23. The multiplier circuit of claim 22 wherein:

the packing means comprises means for packing all the bits in that column having the first logic state to one end of the modified column word; and

the generating means comprises means for generating the respective modified partial product based on the bit positions in the modified column word at which values of the bits in the modified column word transition between the first and second logic states.

24. The method of claim 1 and further comprising:

receiving an accumulation feedback value and using the accumulation feedback value as an additional member of the plurality of partial products in the steps of forming and encoding.

25. The method of claim 24 wherein the step of receiving an accumulation feedback value comprises receiving a plurality of feedback values and using the plurality of feedback values as additional members of the plurality of partial products in the steps of forming and encoding.

26. The method of claim 9 and further comprising:

receiving an accumulation feedback value and using the accumulation feedback value as an additional member of the plurality of partial products in the steps of forming and encoding.

27. The method of claim 26 wherein the step of receiving an accumulation feedback value comprises receiving a plurality of feedback values and using the plurality of feedback values as additional members of the plurality of partial products in the steps of forming and encoding.

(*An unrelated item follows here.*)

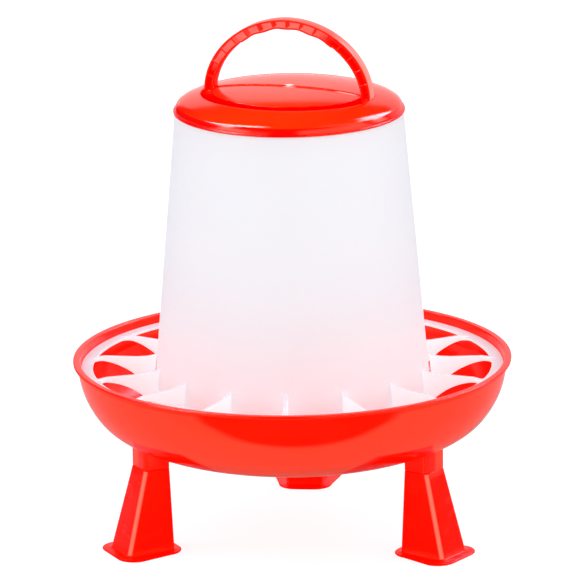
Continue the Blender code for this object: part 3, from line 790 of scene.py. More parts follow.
@dataclass(frozen=True)
class MilkyPlastic:
    """Thin milky polypropylene that lets some light through, with faint flow streaks and a painted glow, more at
    the foot.
    """

    name: str
    colour: tuple = (0.872, 0.898, 0.925, 1.0)
    cloud_colour: tuple = (0.85, 0.873, 0.907, 1.0)
    # colour of the real translucency and of the painted glow
    through_and_glow_colour: tuple = (0.9, 0.93, 0.955, 1.0)
    through: float = 0.3
    # painted light: an even glow, stronger at the foot
    glow: float = 0.1
    foot_glow: float = 0.12
    foot_span: tuple = (0.2, 0.11)
    # painted light: a bluer body at the foot that takes out the red bounced off the dish
    foot_bounce_cancel_colour: tuple = (0.8, 0.92, 0.945, 1.0)
    roughness: tuple = (0.42, 0.52)
    gloss: float = 0.06
    clouds: tuple = (7, 3, (1, 1, 0.35))
    streaks: tuple = (60, 2, (1, 1, 0.04))
    smears: tuple = (45, 3)
    streak_depth: float = 0.0001

    def build(self) -> bpy.types.Material:
        """Makes the material."""
        nodes = Nodes(self.name)
        foot = nodes.step(nodes.along((0, 0, 1)), *self.foot_span)
        body = nodes.mix(nodes.spread(nodes.noise(*self.clouds), 0, 1), self.colour, self.cloud_colour)
        relief = nodes.bump(nodes.noise(*self.streaks), self.streak_depth)
        rough = nodes.spread(nodes.noise(*self.smears), *self.roughness)
        # painted light: the foot's colour takes out the red bounced off the dish
        shader = nodes.plastic(nodes.mix(foot, body, self.foot_bounce_cancel_colour), rough, self.gloss, relief)
        # painted glow, stronger at the foot
        strength = nodes.reckon("ADD", nodes.times(foot, self.foot_glow), self.glow)
        nodes.light_up(shader, self.through_and_glow_colour, strength)
        sheer = nodes.add("ShaderNodeBsdfTranslucent")
        sheer.inputs["Color"].default_value = self.through_and_glow_colour
        nodes.join(relief, sheer.inputs["Normal"])
        blend = nodes.add("ShaderNodeMixShader")
        blend.inputs[0].default_value = self.through
        nodes.join(shader.outputs[0], blend.inputs[1])
        nodes.join(sheer.outputs[0], blend.inputs[2])
        return nodes.finished(blend)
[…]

28. The multiplier circuit of claim 18 and further comprising:

an accumulation feedback input, which feeds an accumulation value back to the adding means such that the adding means uses the accumulation value as an additional member of the plurality of partial products.

29. The multiplier of claim 28 wherein the accumulation feedback input comprises first and second accumulation feedback inputs for receiving first and second feedback values, respectively, which are used by the adder means as additional members of the plurality of partial products.